▶ [WHAT TO PRODUCE]:
Nothing outside the stretch should be returned: give exactly the lines from the line containing "Write part 2 of" through the line containing "bpy.context.scene.collection.objects.link(empty)", including both.

▶ [SUPPLIED INFORMATION]:
»»
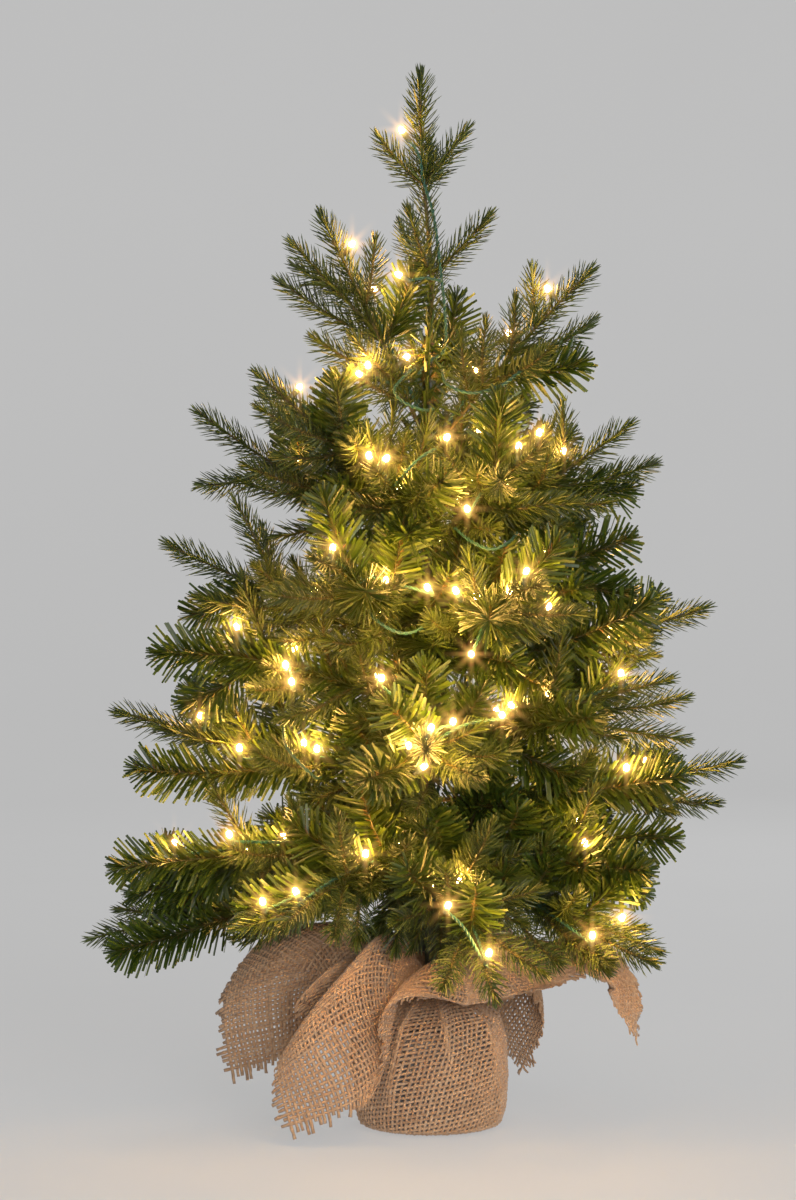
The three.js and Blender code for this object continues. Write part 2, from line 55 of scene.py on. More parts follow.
# Each branch: its name, the height of its bend on the pole, where its last tip ends, how far its stem
# bows up, the kind of its last tip, the places of its lamps, and its side tips. Each side tip has the
# place on the stem that it leaves, where it ends and its kind: m is moulded needles, f is cut film.
BRANCHES = [
    Branch("upper_left", 588, (-95, -22, 776), 2, "m", (0.3, 0.62, 0.8), [
        (0.45, (-121, -40, 750), "m"), (0.4, (-133, -8, 719), "m"), (0.55, (-45, -50, 753), "m"),
        (0.22, (-104, -45, 668), "m"), (0.14, (-72, -62, 640), "m")]),
    Branch("upper_right", 578, (140, -30, 728), 5, "m", (0.35, 0.55, 0.78), [
        (0.5, (145, 0, 685), "m"), (0.45, (72, -48, 704), "m"), (0.28, (46, -62, 684), "m"),
        (0.33, (104, -78, 656), "m"), (0.3, (92, 36, 662), "m")]),
    Branch("upper_back", 596, (22, 112, 692), 4, "m", (0.6,), [
        (0.4, (-44, 96, 668), "m"), (0.45, (76, 84, 680), "m"), (0.24, (-26, 8, 690), "m")]),
    Branch("second_left", 515, (-150, -62, 639), 0, "m", (0.5, 0.8), [
        (0.5, (-146, -96, 606), "m"), (0.42, (-78, -84, 630), "m"), (0.28, (-64, -128, 580), "m"),
        (0.35, (-124, 2, 612), "m"), (0.18, (-20, -84, 584), "m")]),
    Branch("second_far_left", 497, (-206, 38, 612), -9, "m", (0.6,), [
        (0.38, (-150, 84, 566), "m"), (0.42, (-168, -2, 548), "m")]),
    Branch("second_right", 500, (174, -30, 598), -8, "m", (0.32, 0.72), [
        (0.5, (198, 10, 563), "m"), (0.42, (156, -62, 526), "m"), (0.36, (98, -58, 592), "m"),
        (0.26, (108, 40, 584), "f")]),
    Branch("second_right_front", 488, (92, -120, 572), 6, "m", (0.3, 0.45, 0.8), [
        (0.4, (112, -92, 530), "m"), (0.45, (36, -126, 556), "m")]),
    Branch("second_front", 478, (-50, -142, 556), 8, "m", (0.5, 0.88), [
        (0.4, (-104, -106, 530), "m"), (0.5, (-6, -150, 536), "m")]),
    Branch("second_back", 510, (84, 150, 630), 6, "f", (0.55,), [
        (0.4, (8, 150, 612), "f"), (0.45, (132, 112, 590), "f"), (0.3, (-62, 106, 586), "m")]),
    Branch("third_left", 412, (-231, 15, 497), -8, "m", (0.2, 0.46), [
        (0.54, (-168, -12, 537), "m"), (0.4, (-203, -30, 448), "m"), (0.36, (-150, -68, 478), "m"),
        (0.3, (-122, 66, 482), "m")]),
    Branch("third_right_upper", 426, (174, -36, 500), 4, "f", (0.6,), [
        (0.4, (134, 22, 520), "f"), (0.35, (112, -84, 492), "m")]),
    Branch("third_right", 388, (244, 20, 441), -6, "m", (0.4, 0.75), [
        (0.3, (190, -48, 446), "f"), (0.5, (204, 62, 452), "f"), (0.42, (196, -20, 398), "m")]),
    Branch("third_front_left", 402, (-98, -188, 482), 10, "m", (0.5, 0.85), [
        (0.32, (-128, -96, 462), "m"), (0.36, (-34, -128, 466), "m"), (0.52, (-136, -160, 452), "m"),
        (0.56, (-52, -188, 454), "f")]),
    Branch("third_front_right", 396, (88, -192, 460), 10, "m", (0.5, 0.85), [
        (0.32, (112, -96, 428), "m"), (0.36, (22, -134, 444), "m"), (0.52, (128, -164, 436), "m"),
        (0.56, (44, -196, 430), "f")]),
    Branch("third_back", 410, (10, 214, 500), 10, "m", (0.7,), [
        (0.35, (-68, 130, 474), "f"), (0.38, (80, 130, 472), "f"), (0.55, (-44, 200, 478), "m"),
        (0.58, (58, 196, 474), "m")]),
    Branch("fourth_left_upper", 344, (-234, -60, 401), 18, "f", (0.22, 0.5), [
        (0.45, (-184, -4, 418), "f"), (0.4, (-150, -112, 372), "m")]),
    Branch("fourth_left", 290, (-276, 36, 351), -3, "m", (0.4, 0.75), [
        (0.34, (-255, -32, 304), "f"), (0.45, (-214, 74, 372), "f"), (0.5, (-238, -8, 340), "m"),
        (0.28, (-150, -72, 322), "m")]),
    Branch("fourth_right_upper", 320, (205, -60, 382), 2, "m", (0.28, 0.36, 0.5, 0.8), [
        (0.55, (222, -22, 364), "m"), (0.48, (220, -46, 328), "m"), (0.32, (134, -112, 352), "f"),
        (0.3, (142, 12, 384), "f")]),
    Branch("fourth_right", 276, (270, 15, 309), -6, "m", (0.4, 0.7), [
        (0.3, (216, -44, 300), "f"), (0.52, (247, -24, 274), "m"), (0.42, (208, 72, 312), "f")]),
    Branch("fourth_front", 300, (-6, -232, 330), 12, "m", (0.45, 0.8), [
        (0.32, (-74, -128, 318), "m"), (0.36, (62, -134, 322), "m"), (0.52, (-56, -206, 306), "f"),
        (0.56, (40, -214, 308), "m")]),
    Branch("fourth_back", 304, (-8, 246, 350), 12, "f", (0.6,), [
        (0.32, (-92, 146, 334), "m"), (0.36, (84, 150, 334), "f"), (0.52, (-64, 218, 322), "f"),
        (0.56, (50, 226, 324), "m")]),
    Branch("lower_left_upper", 240, (-270, -48, 222), 2, "f", (0.45, 0.8), [
        (0.45, (-258, -14, 196), "f"), (0.34, (-170, -112, 246), "m"), (0.3, (-140, 40, 262), "f")]),
    Branch("lower_left", 206, (-298, 26, 153), 6, "m", (0.6,), [
        (0.5, (-276, 72, 174), "m"), (0.45, (-272, -26, 148), "f"), (0.3, (-166, -74, 164), "m"),
        (0.32, (-140, 84, 190), "f")]),
    Branch("lower_right_upper", 234, (212, -34, 246), 4, "f", (0.6,), [
        (0.32, (182, -84, 222), "f"), (0.36, (150, 40, 266), "f")]),
    Branch("lower_right", 204, (193, -92, 156), 6, "m", (0.8,), [
        (0.5, (184, -44, 170), "m"), (0.42, (150, -128, 150), "m"), (0.32, (122, -12, 190), "m")]),
    Branch("lower_front", 216, (50, -212, 130), 20, "m", (0.4, 0.85), [
        (0.32, (80, -118, 182), "m"), (0.36, (-36, -134, 186), "m"), (0.52, (94, -180, 148), "m"),
        (0.56, (6, -202, 140), "m")]),
    Branch("lower_front_left", 224, (-124, -178, 184), 16, "m", (0.17, 0.45, 0.85), [
        (0.32, (-136, -84, 206), "f"), (0.36, (-50, -134, 210), "m"), (0.52, (-164, -142, 180), "m"),
        (0.56, (-78, -188, 178), "m")]),
    Branch("lower_back_left", 226, (-128, 206, 190), 16, "m", (0.7,), [
        (0.32, (-142, 98, 214), "f"), (0.36, (-44, 146, 214), "m"), (0.52, (-166, 168, 186), "m"),
        (0.56, (-76, 212, 186), "f")]),
    Branch("lower_back_right", 230, (138, 196, 196), 16, "f", (0.7,), [
        (0.32, (44, 140, 222), "m"), (0.36, (148, 92, 214), "f"), (0.52, (84, 206, 190), "f"),
        (0.56, (172, 156, 186), "m")]),
]

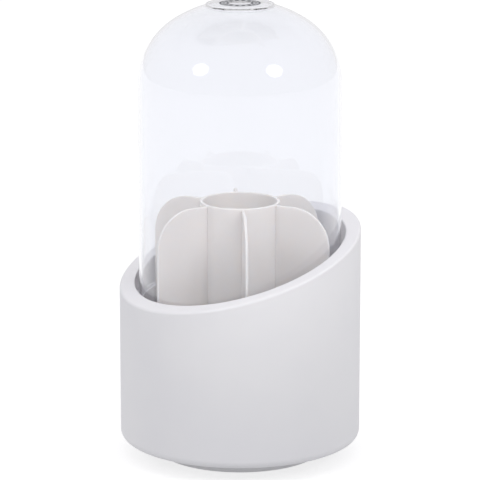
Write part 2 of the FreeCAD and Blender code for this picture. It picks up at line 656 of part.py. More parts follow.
def check_document(nodes):
    """Stop if any object failed or any sub-part has no valid shape."""
    for item in doc.Objects:
        if "Invalid" in item.State or "Error" in item.State:
            raise RuntimeError(f"{item.Name} did not recompute: {item.State}")
    for node in nodes:
        if node.Shape.isNull() or not node.Shape.isValid():
            raise RuntimeError(f"{node.Label} has no valid shape")


def main():
    """Build every sub-part, check them all and write one file each."""
    fill_sheet()
    nodes = [
        make_clear_cover(),
        make_divider(),
        make_inner_cup(),
        make_outer_casing(),
        make_bottom_plate(),
        make_plate_screws(),
        make_pivot_washer(),
        make_pivot_screw(),
        make_turntable_foot(),
        make_ball_cage(),
    ]
    nodes += make_foot_pads()
    nodes += make_balls()
    doc.recompute()
    check_document(nodes)
    os.makedirs("parts", exist_ok=True)
    for node in nodes:
        node.Shape.exportStep(os.path.join("parts", f"{node.Label}.step"))
        print(f"{node.Label}: {len(node.Shape.Solids)} solid(s), {node.Shape.Volume / 1000:.2f} cm3")


main()
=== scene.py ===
"""Turning holder for cosmetic brushes: mouldings, bearing and clear dust cover, dressed for close viewing.

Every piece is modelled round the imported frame, in metres, and rides on the body that carries its node.
Sizes in the classes are millimetres, and places come from the boxes of the frame's nodes.
"""
import logging
import math
from collections.abc import Callable, Sequence
from dataclasses import dataclass
from enum import Enum
from typing import Any

import bpy
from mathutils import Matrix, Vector


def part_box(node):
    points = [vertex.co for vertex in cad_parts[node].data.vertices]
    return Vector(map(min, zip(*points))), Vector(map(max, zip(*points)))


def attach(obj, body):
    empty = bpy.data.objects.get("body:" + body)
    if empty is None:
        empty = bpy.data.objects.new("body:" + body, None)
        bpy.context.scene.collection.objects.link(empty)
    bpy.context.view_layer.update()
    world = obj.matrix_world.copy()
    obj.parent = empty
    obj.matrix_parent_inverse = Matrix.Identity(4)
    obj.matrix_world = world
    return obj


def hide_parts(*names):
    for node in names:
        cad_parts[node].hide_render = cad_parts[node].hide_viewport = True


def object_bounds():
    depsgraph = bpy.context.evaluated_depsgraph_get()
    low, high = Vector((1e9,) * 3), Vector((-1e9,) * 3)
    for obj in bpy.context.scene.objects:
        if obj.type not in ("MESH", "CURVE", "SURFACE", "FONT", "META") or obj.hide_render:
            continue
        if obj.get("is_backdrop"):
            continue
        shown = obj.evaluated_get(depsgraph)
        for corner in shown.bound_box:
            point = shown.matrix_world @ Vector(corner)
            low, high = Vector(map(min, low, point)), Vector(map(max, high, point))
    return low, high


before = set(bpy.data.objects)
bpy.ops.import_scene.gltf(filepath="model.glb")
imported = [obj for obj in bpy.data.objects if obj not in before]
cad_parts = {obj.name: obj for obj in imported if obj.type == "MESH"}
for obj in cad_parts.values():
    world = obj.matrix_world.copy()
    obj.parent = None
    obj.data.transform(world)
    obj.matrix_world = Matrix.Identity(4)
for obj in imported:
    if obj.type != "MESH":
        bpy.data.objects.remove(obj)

log = logging.getLogger("brush_holder")

MM = 0.001
FULL_TURN = math.tau
# Distance within which two places count as one, and one within which a place is on a wall, in millimetres.
NEAR = 0.01
ON_WALL = 0.3
# How far a tool reaches past the faces that it cuts, or into the walls that it joins, in millimetres.
OVERREACH = 1.0

Point = tuple[float, float]
Place = tuple[float, float, float]
Test = Callable[[Vector], bool]


class Body(Enum):
    """Bodies of the frame that pieces ride on."""

    FOOT = "foot"
    CASING = "casing"
    CAGE = "cage"
    DIVIDER = "divider"
    COVER = "cover"


class Slot(Enum):
    """Material slots of the record."""

    COVER = "clear_cover"
    CASING = "white_casing"
    DIVIDER = "milky_divider"
    FOOT = "white_foot"
    CAGE = "natural_cage"
    BALL = "ball_steel"
    SCREW = "zinc_steel"
    PAD = "pad_rubber"


class Operation(Enum):
    """What a tool does to the piece that it is combined with."""

    ADD = "UNION"
    CUT = "DIFFERENCE"


# ----------------------------------------------------------------------------------------------------
# Nodes and finishes
# ----------------------------------------------------------------------------------------------------

# Sockets of a Mix node in colour mode, which share their names with its number sockets.
MIX_A, MIX_B, MIX_RESULT = 6, 7, 2
# Values between which most of a noise lies.
NOISE_LOW, NOISE_HIGH = 0.35, 0.65


def linear(colour: str) -> tuple[float, float, float, float]:
    """Turn an sRGB hex colour into a linear one.

    Args:
        colour: A hash and six hex digits.

    Returns:
        Linear red, green and blue with full alpha.
    """
    channels = [int(colour[i:i + 2], 16) / 255 for i in (1, 3, 5)]
    values = [c / 12.92 if c <= 0.04045 else ((c + 0.055) / 1.055) ** 2.4 for c in channels]
    return (values[0], values[1], values[2], 1.0)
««
▶ [RESULT OF THE EXERCISE]:
Write part 2 of the FreeCAD and Blender code for this picture. It picks up at line 656 of part.py. More parts follow.
def check_document(nodes):
    """Stop if any object failed or any sub-part has no valid shape."""
    for item in doc.Objects:
        if "Invalid" in item.State or "Error" in item.State:
            raise RuntimeError(f"{item.Name} did not recompute: {item.State}")
    for node in nodes:
        if node.Shape.isNull() or not node.Shape.isValid():
            raise RuntimeError(f"{node.Label} has no valid shape")


def main():
    """Build every sub-part, check them all and write one file each."""
    fill_sheet()
    nodes = [
        make_clear_cover(),
        make_divider(),
        make_inner_cup(),
        make_outer_casing(),
        make_bottom_plate(),
        make_plate_screws(),
        make_pivot_washer(),
        make_pivot_screw(),
        make_turntable_foot(),
        make_ball_cage(),
    ]
    nodes += make_foot_pads()
    nodes += make_balls()
    doc.recompute()
    check_document(nodes)
    os.makedirs("parts", exist_ok=True)
    for node in nodes:
        node.Shape.exportStep(os.path.join("parts", f"{node.Label}.step"))
        print(f"{node.Label}: {len(node.Shape.Solids)} solid(s), {node.Shape.Volume / 1000:.2f} cm3")


main()
=== scene.py ===
"""Turning holder for cosmetic brushes: mouldings, bearing and clear dust cover, dressed for close viewing.

Every piece is modelled round the imported frame, in metres, and rides on the body that carries its node.
Sizes in the classes are millimetres, and places come from the boxes of the frame's nodes.
"""
import logging
import math
from collections.abc import Callable, Sequence
from dataclasses import dataclass
from enum import Enum
from typing import Any

import bpy
from mathutils import Matrix, Vector


def part_box(node):
    points = [vertex.co for vertex in cad_parts[node].data.vertices]
    return Vector(map(min, zip(*points))), Vector(map(max, zip(*points)))


def attach(obj, body):
    empty = bpy.data.objects.get("body:" + body)
    if empty is None:
        empty = bpy.data.objects.new("body:" + body, None)
        bpy.context.scene.collection.objects.link(empty)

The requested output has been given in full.